(3D code data)
# # #
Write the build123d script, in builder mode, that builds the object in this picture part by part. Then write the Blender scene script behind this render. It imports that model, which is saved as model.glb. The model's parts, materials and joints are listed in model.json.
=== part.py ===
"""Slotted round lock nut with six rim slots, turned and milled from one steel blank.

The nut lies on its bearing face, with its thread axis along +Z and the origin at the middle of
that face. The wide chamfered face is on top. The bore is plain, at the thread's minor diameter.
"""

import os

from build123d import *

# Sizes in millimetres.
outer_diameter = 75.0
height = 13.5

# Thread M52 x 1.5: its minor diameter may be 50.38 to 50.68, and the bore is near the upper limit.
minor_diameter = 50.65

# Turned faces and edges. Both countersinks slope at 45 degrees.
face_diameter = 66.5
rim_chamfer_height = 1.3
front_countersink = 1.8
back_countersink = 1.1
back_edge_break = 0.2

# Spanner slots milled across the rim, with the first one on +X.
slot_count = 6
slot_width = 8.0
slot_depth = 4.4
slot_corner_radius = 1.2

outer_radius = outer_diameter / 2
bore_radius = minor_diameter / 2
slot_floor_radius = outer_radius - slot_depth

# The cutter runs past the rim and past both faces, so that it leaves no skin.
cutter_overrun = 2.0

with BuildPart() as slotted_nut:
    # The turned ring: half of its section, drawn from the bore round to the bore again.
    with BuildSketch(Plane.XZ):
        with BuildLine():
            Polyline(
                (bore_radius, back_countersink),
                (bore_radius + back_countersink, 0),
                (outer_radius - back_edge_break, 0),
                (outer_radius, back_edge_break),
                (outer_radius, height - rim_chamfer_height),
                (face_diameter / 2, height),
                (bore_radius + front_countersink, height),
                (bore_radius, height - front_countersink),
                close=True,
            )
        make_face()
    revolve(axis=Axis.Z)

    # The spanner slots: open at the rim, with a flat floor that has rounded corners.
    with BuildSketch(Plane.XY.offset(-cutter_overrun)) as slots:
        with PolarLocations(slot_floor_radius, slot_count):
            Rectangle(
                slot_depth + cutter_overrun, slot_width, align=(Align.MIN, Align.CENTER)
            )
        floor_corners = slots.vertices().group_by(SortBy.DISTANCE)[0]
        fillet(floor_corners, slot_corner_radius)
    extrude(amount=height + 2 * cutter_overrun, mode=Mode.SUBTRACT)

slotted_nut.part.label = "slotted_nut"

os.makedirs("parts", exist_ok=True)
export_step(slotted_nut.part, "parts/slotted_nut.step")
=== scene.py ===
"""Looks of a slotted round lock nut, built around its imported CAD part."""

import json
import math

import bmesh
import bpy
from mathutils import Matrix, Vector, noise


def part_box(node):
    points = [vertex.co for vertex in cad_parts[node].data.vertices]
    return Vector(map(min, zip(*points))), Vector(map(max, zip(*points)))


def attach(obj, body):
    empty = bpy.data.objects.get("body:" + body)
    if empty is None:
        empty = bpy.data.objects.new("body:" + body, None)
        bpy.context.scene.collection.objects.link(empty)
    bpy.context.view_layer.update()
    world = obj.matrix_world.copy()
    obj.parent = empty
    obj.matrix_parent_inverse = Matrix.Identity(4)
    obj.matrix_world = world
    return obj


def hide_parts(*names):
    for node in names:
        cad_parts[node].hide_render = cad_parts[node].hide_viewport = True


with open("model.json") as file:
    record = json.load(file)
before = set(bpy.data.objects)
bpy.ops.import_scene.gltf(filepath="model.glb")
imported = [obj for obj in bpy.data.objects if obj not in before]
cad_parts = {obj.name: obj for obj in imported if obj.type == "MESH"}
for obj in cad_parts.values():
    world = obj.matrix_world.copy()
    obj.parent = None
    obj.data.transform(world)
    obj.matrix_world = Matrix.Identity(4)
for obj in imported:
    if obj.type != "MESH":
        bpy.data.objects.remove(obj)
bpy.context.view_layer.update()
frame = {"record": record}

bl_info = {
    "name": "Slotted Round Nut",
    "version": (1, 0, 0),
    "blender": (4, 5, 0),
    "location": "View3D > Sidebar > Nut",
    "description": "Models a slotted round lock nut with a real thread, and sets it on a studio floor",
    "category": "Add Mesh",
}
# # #
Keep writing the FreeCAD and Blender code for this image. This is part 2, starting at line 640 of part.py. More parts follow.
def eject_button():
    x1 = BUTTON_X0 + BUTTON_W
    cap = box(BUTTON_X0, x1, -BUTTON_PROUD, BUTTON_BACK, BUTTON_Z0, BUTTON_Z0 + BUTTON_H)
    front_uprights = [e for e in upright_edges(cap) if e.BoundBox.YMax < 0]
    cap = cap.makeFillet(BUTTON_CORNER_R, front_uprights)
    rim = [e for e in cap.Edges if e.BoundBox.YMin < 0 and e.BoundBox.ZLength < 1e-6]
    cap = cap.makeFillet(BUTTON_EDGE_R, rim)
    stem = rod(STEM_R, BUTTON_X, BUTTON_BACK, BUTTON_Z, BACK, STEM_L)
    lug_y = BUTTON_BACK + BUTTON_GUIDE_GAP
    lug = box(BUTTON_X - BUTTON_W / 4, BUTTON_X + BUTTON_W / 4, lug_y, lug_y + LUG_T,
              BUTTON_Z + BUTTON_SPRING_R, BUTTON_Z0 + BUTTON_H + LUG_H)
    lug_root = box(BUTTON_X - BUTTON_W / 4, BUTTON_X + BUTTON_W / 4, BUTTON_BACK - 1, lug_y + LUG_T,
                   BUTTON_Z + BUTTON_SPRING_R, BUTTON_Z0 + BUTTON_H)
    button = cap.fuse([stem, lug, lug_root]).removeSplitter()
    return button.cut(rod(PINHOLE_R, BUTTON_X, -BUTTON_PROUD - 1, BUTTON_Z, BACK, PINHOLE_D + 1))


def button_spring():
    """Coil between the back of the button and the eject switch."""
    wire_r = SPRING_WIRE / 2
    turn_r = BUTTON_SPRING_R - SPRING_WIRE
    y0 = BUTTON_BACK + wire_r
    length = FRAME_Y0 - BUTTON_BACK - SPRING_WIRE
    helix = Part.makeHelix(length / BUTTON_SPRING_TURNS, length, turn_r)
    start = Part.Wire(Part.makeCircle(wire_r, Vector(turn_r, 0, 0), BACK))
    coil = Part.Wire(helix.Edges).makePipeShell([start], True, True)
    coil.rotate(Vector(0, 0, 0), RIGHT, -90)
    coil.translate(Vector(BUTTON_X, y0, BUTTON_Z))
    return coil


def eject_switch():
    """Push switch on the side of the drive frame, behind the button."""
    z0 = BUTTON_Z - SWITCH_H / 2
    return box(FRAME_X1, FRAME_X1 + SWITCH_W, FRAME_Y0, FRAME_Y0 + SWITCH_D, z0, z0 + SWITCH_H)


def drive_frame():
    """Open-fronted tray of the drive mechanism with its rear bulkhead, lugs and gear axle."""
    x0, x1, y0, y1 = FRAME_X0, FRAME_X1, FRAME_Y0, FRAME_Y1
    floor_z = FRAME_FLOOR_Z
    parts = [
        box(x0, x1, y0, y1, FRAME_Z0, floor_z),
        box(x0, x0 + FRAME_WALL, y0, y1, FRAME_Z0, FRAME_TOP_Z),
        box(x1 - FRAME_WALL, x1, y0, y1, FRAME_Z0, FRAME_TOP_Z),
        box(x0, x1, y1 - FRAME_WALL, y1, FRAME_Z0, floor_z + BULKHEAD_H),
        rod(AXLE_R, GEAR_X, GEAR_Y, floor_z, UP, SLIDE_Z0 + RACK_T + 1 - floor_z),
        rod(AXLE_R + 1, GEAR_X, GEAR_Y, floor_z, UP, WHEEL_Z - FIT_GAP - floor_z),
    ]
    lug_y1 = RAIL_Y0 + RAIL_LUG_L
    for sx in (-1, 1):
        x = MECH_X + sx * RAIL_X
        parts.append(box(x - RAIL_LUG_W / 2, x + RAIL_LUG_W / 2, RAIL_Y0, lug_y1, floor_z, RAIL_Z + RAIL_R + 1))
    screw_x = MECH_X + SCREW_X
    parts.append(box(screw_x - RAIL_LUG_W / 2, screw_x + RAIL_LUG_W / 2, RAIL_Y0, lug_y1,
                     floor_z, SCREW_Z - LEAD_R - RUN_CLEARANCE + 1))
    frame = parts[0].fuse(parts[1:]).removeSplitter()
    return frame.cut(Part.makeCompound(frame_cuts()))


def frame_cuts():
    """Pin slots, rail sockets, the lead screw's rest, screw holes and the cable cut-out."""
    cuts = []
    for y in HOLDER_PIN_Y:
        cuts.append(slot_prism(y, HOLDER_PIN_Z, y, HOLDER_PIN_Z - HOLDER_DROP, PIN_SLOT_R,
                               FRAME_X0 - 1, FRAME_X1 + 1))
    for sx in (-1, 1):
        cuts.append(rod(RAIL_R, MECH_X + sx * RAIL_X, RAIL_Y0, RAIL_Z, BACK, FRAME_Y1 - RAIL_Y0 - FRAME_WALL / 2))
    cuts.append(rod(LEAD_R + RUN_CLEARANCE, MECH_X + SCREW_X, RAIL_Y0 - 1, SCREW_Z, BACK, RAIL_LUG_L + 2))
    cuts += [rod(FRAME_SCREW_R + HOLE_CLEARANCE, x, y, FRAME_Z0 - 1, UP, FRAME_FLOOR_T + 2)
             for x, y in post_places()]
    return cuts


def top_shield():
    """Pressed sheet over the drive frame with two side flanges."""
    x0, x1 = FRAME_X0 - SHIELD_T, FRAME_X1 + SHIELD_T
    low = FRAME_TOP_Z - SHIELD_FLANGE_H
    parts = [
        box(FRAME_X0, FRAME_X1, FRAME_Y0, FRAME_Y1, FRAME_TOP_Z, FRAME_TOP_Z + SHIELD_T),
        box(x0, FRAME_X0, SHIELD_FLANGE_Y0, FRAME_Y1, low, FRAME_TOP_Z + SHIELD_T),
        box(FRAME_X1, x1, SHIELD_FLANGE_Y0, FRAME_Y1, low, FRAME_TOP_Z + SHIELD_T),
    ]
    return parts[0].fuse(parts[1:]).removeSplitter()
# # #
What the exercise asks –
Every line from the one containing "Write the build123d" through the one containing "slot_corner_radius = 1.2" is to be given again exactly, both ends included, and no line outside that range.

Problem solution –
Write the build123d script, in builder mode, that builds the object in this picture part by part. Then write the Blender scene script behind this render. It imports that model, which is saved as model.glb. The model's parts, materials and joints are listed in model.json.
=== part.py ===
"""Slotted round lock nut with six rim slots, turned and milled from one steel blank.

The nut lies on its bearing face, with its thread axis along +Z and the origin at the middle of
that face. The wide chamfered face is on top. The bore is plain, at the thread's minor diameter.
"""

import os

from build123d import *

# Sizes in millimetres.
outer_diameter = 75.0
height = 13.5

# Thread M52 x 1.5: its minor diameter may be 50.38 to 50.68, and the bore is near the upper limit.
minor_diameter = 50.65

# Turned faces and edges. Both countersinks slope at 45 degrees.
face_diameter = 66.5
rim_chamfer_height = 1.3
front_countersink = 1.8
back_countersink = 1.1
back_edge_break = 0.2

# Spanner slots milled across the rim, with the first one on +X.
slot_count = 6
slot_width = 8.0
slot_depth = 4.4
slot_corner_radius = 1.2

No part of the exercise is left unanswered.